Ванёк, от тебя нет обещанного письма, и я страшно волнуюсь. Ты болен? Лучше бы не писал, что «завтра пишу тебе». Мама больна, но теперь, слава Богу, лучше, жара нет, но кажется будет прострел, а это тоже мучительно. Холодище зверский, — сегодня первый день без N. O. ветра, стало хоть возможно нагреть комнату, где сидим. С замиранием сердца, робея перед твоим судом, шлю тебе первые страницы рассказа. Я бы не так хотела, но пока, видимо, не могу еще так, как хочу. Буду работать. Вот:

Заветный образ

(рассказ старого художника)

До отъезда в «Новый Свет», устроенного мне новым «ценителями моего искусства» — участниками A. R.A724, — оставались двое суток, два томящих пустотой дня.

Верно для того, чтобы эту пустоту скоротать и заполнить, я безотчетно как-то пошел туда, с чем были связаны все лучшие годы моей жизни, — с лишком 30 лет.

То был сырой мартовский день в ветре. Снег буйно таял, лило с крыш, хлестало каплями за ворот.

Помню, как за углом, — последним, из-за домов рвануло мне навстречу бешеным напором, как препираясь с ветром, глотал я воздух… тот… свой… родимый воздух… Хлопал, надувался, рвался плакат огромный: «ВХУТЕМАС»725 — над тем, что было мне — Святыней, Храмом.

На белом мраморе ступеней талые ошлепки с сапог, с подшитых валенок, лиловыми слезами растекался карандаш с какой-то намелко изодранной и тут же разметанной бумажки. Дверь, — разлетаясь, схлапываясь, и снова разлетаясь, щедро впускала их — обшмыганных и серых… «служителей искусства», — туда, что прежде молчаливо охраняла своей зеркальной гладью.

В фойе, на месте прежней швейцарской будки стояла клетка какая-то, из тесу.

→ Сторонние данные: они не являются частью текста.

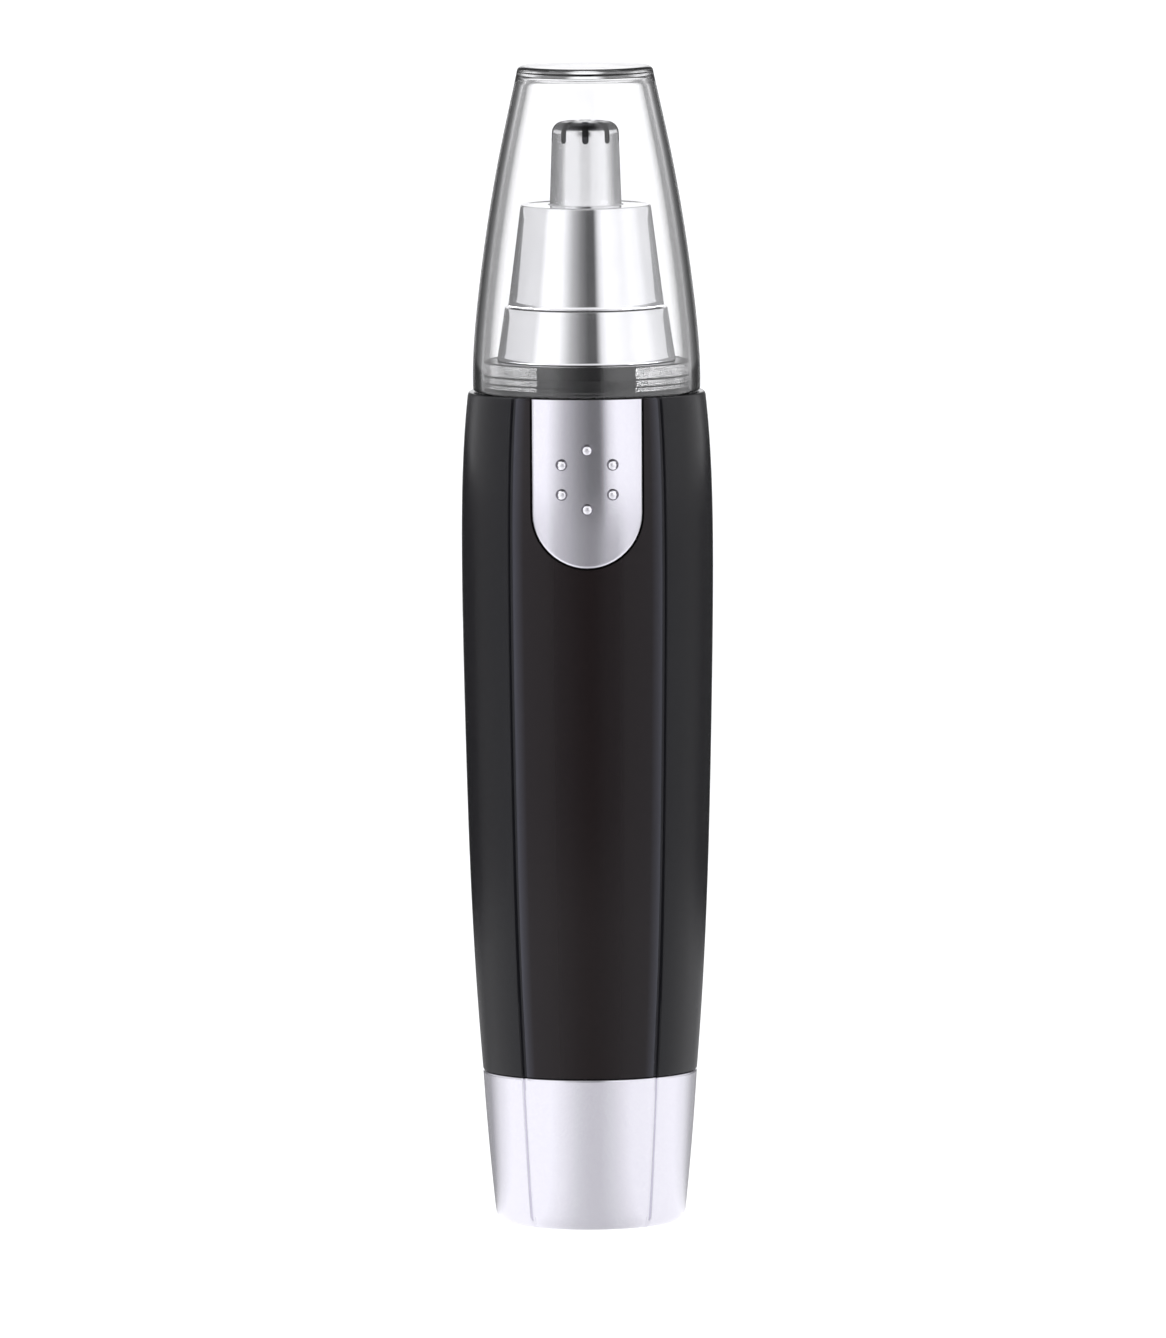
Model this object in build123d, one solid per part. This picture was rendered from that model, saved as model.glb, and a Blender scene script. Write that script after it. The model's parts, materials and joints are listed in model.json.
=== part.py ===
from build123d import *
import math
import os

# Battery-powered nose hair trimmer, in millimetres.
# The origin is the centre of the flat bottom, +Z runs up the trimmer and the thumb switch faces -Y.
# Each function makes one sub-part. NODES at the end names them and writes one STEP file for each.
# A pair named after a range holds its lowest and highest values.

# --- Heights along the trimmer -------------------------------------------------------------------
COVER_TOP = 17.15
BARREL_BOTTOM = 17.25
SHOULDER = 93.5
COLLAR_TOP = 97.0
HEAD_SEAM = 103.0
CONE_TOP = 114.4
BLADE_TOP = 123.7
CAP_TOP = 130.0

# --- Fits and cutter margins ---------------------------------------------------------------------
RUNNING_GAP = 0.05
PRESS_GAP = 0.02
SHAFT_GAP = 0.03
LOOSE_GAP = 0.1
EDGE_ROUNDING = 0.3
SHEET = 0.25
THIN_SHEET = 0.2
FAR = 20.0

# --- Outside shape, as (radius, height) points of smooth curves ----------------------------------
COVER_FOOT_RADIUS = 9.2
COVER_CORNER = (10.29, 0.46)
COVER_PROFILE = ((10.65, 1.4), (11.3, 8.0), (12.0, COVER_TOP))
BARREL_PROFILE = (
    (12.0, BARREL_BOTTOM), (13.2, 36.0), (13.8, 55.0), (14.1, 76.0), (13.9, 86.0), (13.3, SHOULDER),
)
CAP_PROFILE = ((12.75, 93.6), (12.6, 99.3), (11.7, 107.5), (10.7, 114.4), (9.42, 121.2), (7.5, CAP_TOP))
GROOVE_ANGLE = 38.0
GROOVE_WIDTH = 0.6
GROOVE_DEPTH = 0.35
GROOVE_RUN_OUT = 3.0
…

— Извиняюсь, товарищ, Вы не из Главполитпросвета? — высунулись ко мне оттуда русые кудряшки и носик пуговкой.

— Нет?.. Ужасно… так сверх-срочно, а заданий нету! — Вокруг нее теснились, шумели, чего-то получали.

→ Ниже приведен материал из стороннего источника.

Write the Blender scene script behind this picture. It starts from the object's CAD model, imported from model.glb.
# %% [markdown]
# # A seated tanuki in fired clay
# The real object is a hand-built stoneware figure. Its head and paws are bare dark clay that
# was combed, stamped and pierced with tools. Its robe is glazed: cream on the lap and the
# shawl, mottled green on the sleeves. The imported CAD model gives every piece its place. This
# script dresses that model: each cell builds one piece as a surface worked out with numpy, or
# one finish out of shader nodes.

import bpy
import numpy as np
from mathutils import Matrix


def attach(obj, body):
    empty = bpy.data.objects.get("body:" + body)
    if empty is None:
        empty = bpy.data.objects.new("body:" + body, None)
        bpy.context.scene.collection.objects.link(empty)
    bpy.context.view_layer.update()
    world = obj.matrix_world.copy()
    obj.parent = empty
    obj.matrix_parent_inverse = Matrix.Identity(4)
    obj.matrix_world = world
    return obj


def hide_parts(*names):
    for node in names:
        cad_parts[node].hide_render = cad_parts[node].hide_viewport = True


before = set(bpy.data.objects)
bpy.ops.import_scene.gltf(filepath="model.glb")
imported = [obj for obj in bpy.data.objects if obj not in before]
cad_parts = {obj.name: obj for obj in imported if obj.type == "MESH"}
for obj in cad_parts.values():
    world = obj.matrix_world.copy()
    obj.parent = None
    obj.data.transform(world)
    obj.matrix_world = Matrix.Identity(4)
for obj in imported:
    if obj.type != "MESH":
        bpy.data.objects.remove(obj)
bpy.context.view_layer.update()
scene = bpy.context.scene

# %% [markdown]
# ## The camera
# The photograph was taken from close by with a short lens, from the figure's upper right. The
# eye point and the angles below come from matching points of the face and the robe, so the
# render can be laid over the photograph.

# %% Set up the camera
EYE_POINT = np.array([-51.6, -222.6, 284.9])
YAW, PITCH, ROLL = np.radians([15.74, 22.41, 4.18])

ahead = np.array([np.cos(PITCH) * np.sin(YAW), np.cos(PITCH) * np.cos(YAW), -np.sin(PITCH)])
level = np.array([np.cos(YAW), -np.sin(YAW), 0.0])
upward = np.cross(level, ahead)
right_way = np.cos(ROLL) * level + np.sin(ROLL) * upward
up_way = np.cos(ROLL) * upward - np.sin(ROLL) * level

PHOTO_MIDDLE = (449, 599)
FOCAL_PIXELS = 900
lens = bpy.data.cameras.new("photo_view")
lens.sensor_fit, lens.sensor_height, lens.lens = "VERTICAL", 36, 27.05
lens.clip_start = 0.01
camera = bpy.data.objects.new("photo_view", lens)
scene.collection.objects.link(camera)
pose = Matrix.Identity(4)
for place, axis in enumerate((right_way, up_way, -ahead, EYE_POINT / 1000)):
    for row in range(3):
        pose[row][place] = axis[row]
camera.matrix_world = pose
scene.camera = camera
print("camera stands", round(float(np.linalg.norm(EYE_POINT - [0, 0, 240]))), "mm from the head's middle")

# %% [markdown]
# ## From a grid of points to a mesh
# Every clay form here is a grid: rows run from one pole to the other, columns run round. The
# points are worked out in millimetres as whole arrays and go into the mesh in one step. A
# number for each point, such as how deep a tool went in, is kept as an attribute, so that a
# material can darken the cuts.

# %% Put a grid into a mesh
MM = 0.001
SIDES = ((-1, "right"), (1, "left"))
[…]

Услышал дальше, пробасило:

— Это здешний… профессор бывший. —

Подумалось: в каком же это смысле «бывший»?

Конечно, я не обольщался и сознавал себя давно здесь, в этом «храме» каким-то… антикварным стулом — нелепостью среди «модной» обстановки парвеню[228].

По старому воспоминанью (средь молодых был кой-кто и из моих) еще считались с моим существованьем… передвигали «старинный стул» в пределах модной обстановки… так, чтобы на глаза поменьше попадался.

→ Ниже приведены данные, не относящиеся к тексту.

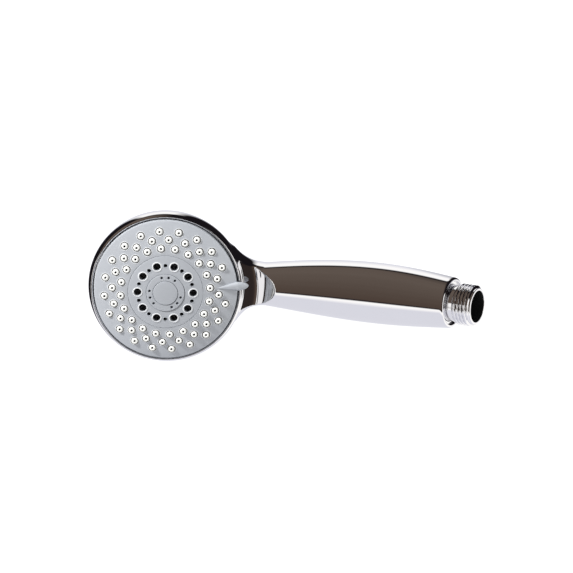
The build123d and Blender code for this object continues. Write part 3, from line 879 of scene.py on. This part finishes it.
def steel():
    """Stainless steel with drawn streaks along the head's axis."""
    made = Shader("steel_finish", metallic=1.0)
    stretched = made.add("ShaderNodeMapping", None, {"Vector": made.place, "Scale": (1.0, 1.0, 0.08)})
    streaks = made.add("ShaderNodeTexNoise", None, {"Vector": stretched, "Scale": 4000.0, "Detail": 2.0})
    made.feed("Base Color", made.mix(streaks, (0.50, 0.50, 0.49), (0.66, 0.65, 0.63)))
    made.feed("Roughness", made.band(streaks, 0.3, 0.7, 0.22, 0.36))
    return made.material


FINISHED = {
    "steel": ("seal_spring", "retaining_screw", "retaining_washer", "carrier_screws",
              "detent_spring", "detent_ball", "plate_screws"),
    "acetal": ("water_tube", "port_carrier", "distributor", "rotor_plate", "flow_restrictor"),
    "rubber": ("connector_o_ring", "spindle_o_ring", "port_seal", "chamber_gasket"),
    # black is the aerator insert's own colour, and painted shade on the inlet filter deep in the bore
    "black": ("aerator_insert", "inlet_filter"),
    "blue": ("turbine_wheel",),
}


# ---------------------------------------------------------------- pieces
def adopt(piece, body, finish, slot, *nodes):
    """Gives a piece its finish and body, and hides the nodes it stands for. The slot is not used."""
    piece.data.materials.clear()
    piece.data.materials.append(finish)
    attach(piece, body)
    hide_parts(*nodes)


def make_shell(sizes, finish):
    """Chromed head and handle, one hollow moulding with the lever's valley."""
    def field(points):
        return shell_field(points, sizes)

    room = 1.5
    low = (-RIM_R - room, -RIM_R - room, RIM_Z - BOWL_DEPTH - room)
    high = (HANDLE_END.x + HALF_DEPTHS[2], RIM_R + room, TIP.z + room * 4)
    points, faces = surface_net(field, low, high, sizes.net)
    points = settle(field, points, 3)
    points = even_out(field, points, faces, 3)
    points, faces = refine(points, faces, fine_detail(points, faces))
    points = settle(field, points, 3)
    piece = new_piece("chromed_shell", points, faces, HEAD, normals=gradient(field, points))
    adopt(piece, "handset", finish, "chrome_plate", "body_shell")


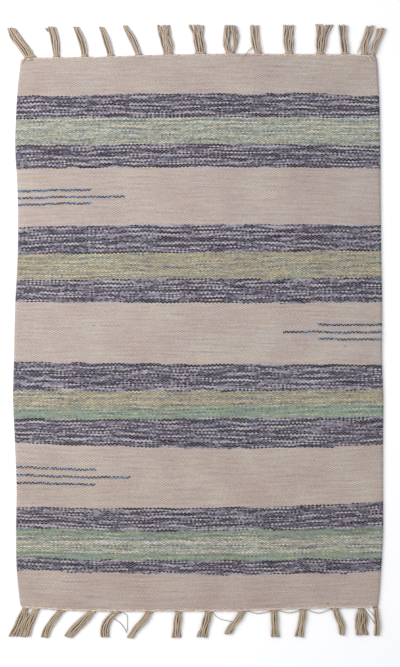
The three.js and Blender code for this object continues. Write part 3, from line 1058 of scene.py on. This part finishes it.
# %% [markdown]
# ## Loose threads and curls
# A hand-tied rug has stray ends: a thread that hangs in swags under the near end, single
# yarns that wandered off their tassel, the lumps of the corner knot, and the end of the
# edge cord curled over at the far right corner. Each is a short tube through a few points.

# %% Loose threads
# Each thread's radius and its points (x, y, z), all in mm
LOOSE_THREADS = [
    (0.7, [(90.6, 468.5, 2.5), (86, 466.5, 2.6), (81, 461, 3.6), (77.9, 457, 5.2)]),
    (0.4, [(77.9, 457, 5.2), (73, 450, 4.5), (70.5, 443, 4.4)]),
    (0.6, [(268.9, 471.5, 2.5), (264.9, 468, 2.2), (261.6, 461.6, 2), (260.5, 459, 2)]),
    (0.4, [(-128, -457, 3), (-121, -462, 2), (-117.3, -466, 1), (-117, -490, 0.8)]),
    (0.5, [(-141, -468.7, 2), (-129.6, -476, 1.2), (-121.5, -486, 0.8), (-118, -493, 0.8)]),
    (0.4, [(22.1, -459, 1.5), (30, -467, 1), (38.5, -471.3, 0.8), (55, -474.8, 0.8)]),
    (0.4, [(272, -454, 2), (281, -466, 0.9), (289, -478, 0.8)]),
    (0.4, [(278, -454, 2), (286, -463, 0.9), (293, -472, 0.8)]),
    (0.55, [(79.5, -457, 2.5), (98, -461.2, 1.6), (119, -457, 2.5)]),
    (0.55, [(129, -455.5, 2.5), (149, -460.2, 1.6), (168.5, -455.5, 2.5)]),
    (0.55, [(177.5, -454.5, 2.5), (196.5, -460.6, 1.6), (218, -453.5, 2.5)]),
    (1, [
        (-238.5, 487, 3.6), (-240, 495.5, 3.4), (-243.5, 500, 2.6),
        (-248, 498.5, 1.8), (-248.5, 494.5, 1.4),
    ]),
    (1, [(-241.5, 486, 3), (-244.5, 492, 2.6), (-249, 496, 1.6), (-251.5, 499.5, 1.4)]),
]
# The lumps of the corner knot, each with its radius in the middle
KNOT_LUMPS = [
    (2.3, [(-283, 446, 4.6), (-279.5, 447.5, 5.2), (-275.5, 448, 5.2), (-271.5, 447.5, 4.4)]),
    (1.9, [(-275.5, 453.5, 4.6), (-273, 454, 5.2), (-270.5, 453.5, 5.2), (-268.5, 452, 4.4)]),
    (1.2, [(-281, 452.5, 4.6), (-284.5, 450, 5), (-287, 446, 4.8), (-288.5, 440, 4.2)]),
]
CORNER_CURL = [
    (268, 454.2, 4.3), (275, 453.6, 5), (280, 451.2, 5.2), (282.5, 447.5, 5.2), (283.2, 443.5, 4.8),
]
CURL_RADIUS = 0.9
LUMP_POINTS = 12


def through(points, steps=24):
    """A smooth path through a few points."""
    at = np.linspace(0, len(points) - 1, steps)
    return smooth_through(at, np.arange(len(points)), points)


def swelling(end_angle, steps):
    """Shares of a radius, which is thin at both ends and full in the middle."""
    return np.sin(np.linspace(end_angle, np.pi - end_angle, steps))


loose_yarn = YarnMesh()
for radius, thread_points in LOOSE_THREADS:
    loose_yarn.lay(through(thread_points), radius, sides=6)
for radius, lump_points in KNOT_LUMPS:
    loose_yarn.lay(through(lump_points, LUMP_POINTS), radius * swelling(0.25, LUMP_POINTS), sides=10)
loose_threads = loose_yarn.build("loose_threads", near_khaki_yarn)
curl_yarn = YarnMesh()
curl_yarn.lay(through(CORNER_CURL), CURL_RADIUS)
corner_curl = curl_yarn.build("corner_curl", end_cord_yarn)
print("loose threads:", loose_yarn.count)

# %% [markdown]
# ## Dashes woven in at the selvedges
# Three sets of short lines are laid in with a thicker blue yarn that goes out and back
# between two ground picks, so each line is a zigzag of small floats. They follow the
# picks, so they use the same crossings as the cloth. Their dye changes along the yarn.

# %% Dashes of blue yarn
WARP_PITCH = 2 * HALF_WIDTH / WARPS
DASH_RADIUS = 0.9
DASH_LIFT = 0.85
DASH_SINK = 0.3
DASH_START = 0.2
DASH_STEP = 0.25

# Side of the rug, place of the line at the selvedge in mm from the middle, and its length
DASHES = [
    ("left", 231.5, 123),
    ("left", 219.9, 177.3),
    ("left", 208.6, 123),
    ("right", 13.3, 105.5),
    ("right", 0.3, 161),
    ("right", -11.3, 105.5),
    ("left", -220.4, 131.5),
    ("left", -234.4, 186.8),
    ("left", -247, 130),
]
blue_yarn = bpy.data.materials.new("blue_yarn")


def dash_path(side, place, length, turn):
    """A pick of blue yarn, from the selvedge inwards, floating over every second warp."""
    warps = np.arange(DASH_START, length / WARP_PITCH, DASH_STEP)
    if side == "right":
        warps = WARPS - warps
    edge = crossings([0.0 if side == "left" else WARPS], pick_lines)[1][:, 0]
    pick = np.interp(-place, -edge, pick_lines) + turn - 0.5
    x, y = crossings(warps, [pick])
    x, y = x[0], y[0]
    wave = np.cos(np.pi * (warps - 0.5 - turn))
    z = THICKNESS + swell(x, y) + DASH_LIFT * wave - DASH_SINK
    return np.stack([x, y, z], -1)


dash_yarn = YarnMesh()
for side, place_along, length in DASHES:
    for turn in (0, 1):
        dash_yarn.lay(dash_path(side, place_along, length, turn), DASH_RADIUS)
dashes = dash_yarn.build("woven_dashes", blue_yarn)

# %% Finish of the blue yarn
BLUE_SWING = 2.4
BLUES = [
    (0, "0b0c13"), (0.3, "101629"), (0.42, "183454"), (0.5, "226191"),
    (0.58, "12233f"), (0.66, "2c1721"), (0.75, "22709a"), (1, "4f94b8"),
]
tree, shader = fresh_tree(blue_yarn)
yarn_map = put(tree, "UVMap", uv_map="yarn")[0]
ply = place_group(tree, plied_yarn, {"Yarn": yarn_map, "Plies": PLIES, "Pitch": 5})
tone = calc(tree, "MULTIPLY_ADD", calc(tree, "SUBTRACT", ply["Slow"], 0.5), BLUE_SWING, 0.5)
blue_finish = {
    "Base Color": ramp(tree, tone, BLUES),
    "Normal": relief(tree, ply["Ply"], depth=0.3 * MM, strength=0.7),
    "Roughness": 0.9,
    "Specular IOR Level": 0.2,
}
fill(tree, shader, blue_finish)

# %% [markdown]
# ## Slubs
# Hand-spun weft carries the odd thick spot or stray fibre of another colour: one orange
# fleck in the last mint stripe and a few dark ones in the pale cloth. Each is a short
# piece of yarn half pressed into the face of the cloth, laid like the dashes.

# %% Slubs pressed into the cloth
SLUB_POINTS = 7
SLUB_END_ANGLE = 0.3

# x and y of the slub's middle, its length and its thickest radius, in mm
ORANGE_SLUBS = [(-135.5, -354.2, 5.5, 1.15)]
DARK_SLUBS = [
    (240.1, -22.1, 3.2, 0.7),
    (-171.5, 11.3, 2.8, 0.7),
    (189.3, -209.1, 2.6, 0.7),
    (211.7, -444.4, 3.0, 0.8),
]
ORANGE = [(0, "b05a3c"), (1, "c1744f")]
DARK = [(0, "4a4240"), (1, "6e625d")]


def slub_piece(name, spots, shades):
    """One mesh with a short, tapered piece of yarn at each spot."""
    yarns = YarnMesh()
    for x, y, length, radius in spots:
        along = x + length * np.linspace(-0.5, 0.5, SLUB_POINTS)
        beside = np.full(SLUB_POINTS, y)
        path = np.stack([along, beside, THICKNESS + swell(along, beside)], -1)
        yarns.lay(path, radius * swelling(SLUB_END_ANGLE, SLUB_POINTS))
    finish = yarn_material(name.replace("slubs", "slub_yarn"), shades, pitch=4.0, groove_shade_strength=0.2)
    return yarns.build(name, finish)


slubs = [
    slub_piece("orange_slubs", ORANGE_SLUBS, ORANGE),
    slub_piece("dark_slubs", DARK_SLUBS, DARK),
]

Я был в комиссиях, каких-то секциях и подотделах, но не преподавал. Стоял, как бы на очереди, чтоб быть потом снесенным на чердак… под пауков и плесень…

Обошел все мастерские, от приготовишек до… ателье выпускных. Все было пусто, нещадно дымили наскоро поставленные железки. Кишело людом только в экспонатных залах, в фойе и коридорах… Прошел сквозь них… и вышел снова в ветер. Он гнал меня теперь стремительно, подталкивая в спину.

Гудело в проводах, хлестало полотном плаката… рябило воду по серо-льдистому дну лужи.

— П-под плесень! В п-паутину! — отлично сделали американцы, — уговорили… Н-не дамся! — Кажется, я вслух сказал чего-то… прохожие глазели.

— Немного времени потратил на «прощанье»… «бывший»… да… здесь я — бывший! —

Вдруг кто-то меня тронул, робко… еле ощутимо.

— Простите, я узнала, что Вы уезжаете… извините, что я Вас беспокою… — забегая вперед, придерживая беретик, вынырнула предо мной фигурка. Кого ей? Ошиблась? Я смотрел должно быть на нее сурово.